■ Records supplied ■

========

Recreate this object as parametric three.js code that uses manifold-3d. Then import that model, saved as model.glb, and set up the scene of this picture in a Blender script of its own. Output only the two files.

========

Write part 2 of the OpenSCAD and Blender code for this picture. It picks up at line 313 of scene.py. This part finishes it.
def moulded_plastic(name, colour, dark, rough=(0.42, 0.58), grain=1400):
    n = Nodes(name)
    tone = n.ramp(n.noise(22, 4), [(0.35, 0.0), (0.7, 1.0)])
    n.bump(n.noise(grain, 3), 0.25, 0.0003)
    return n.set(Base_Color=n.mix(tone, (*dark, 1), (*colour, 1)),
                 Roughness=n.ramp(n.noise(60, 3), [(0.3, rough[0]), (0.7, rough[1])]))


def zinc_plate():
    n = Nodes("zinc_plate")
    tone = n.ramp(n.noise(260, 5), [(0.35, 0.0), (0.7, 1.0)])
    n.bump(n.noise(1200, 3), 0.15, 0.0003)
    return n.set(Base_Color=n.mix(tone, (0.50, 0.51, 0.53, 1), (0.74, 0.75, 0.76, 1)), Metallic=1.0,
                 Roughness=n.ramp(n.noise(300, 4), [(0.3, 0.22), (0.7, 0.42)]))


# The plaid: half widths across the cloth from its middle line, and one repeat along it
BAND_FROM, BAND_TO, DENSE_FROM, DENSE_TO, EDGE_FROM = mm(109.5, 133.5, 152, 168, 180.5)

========

From the records above, extract exactly and only the lines that begin at the line with "Write part 2" and stop after the line with "rough[0]), (0.7, rough[1])]))".

■ Answer to the problem ■
Write part 2 of the OpenSCAD and Blender code for this picture. It picks up at line 313 of scene.py. This part finishes it.
def moulded_plastic(name, colour, dark, rough=(0.42, 0.58), grain=1400):
    n = Nodes(name)
    tone = n.ramp(n.noise(22, 4), [(0.35, 0.0), (0.7, 1.0)])
    n.bump(n.noise(grain, 3), 0.25, 0.0003)
    return n.set(Base_Color=n.mix(tone, (*dark, 1), (*colour, 1)),
                 Roughness=n.ramp(n.noise(60, 3), [(0.3, rough[0]), (0.7, rough[1])]))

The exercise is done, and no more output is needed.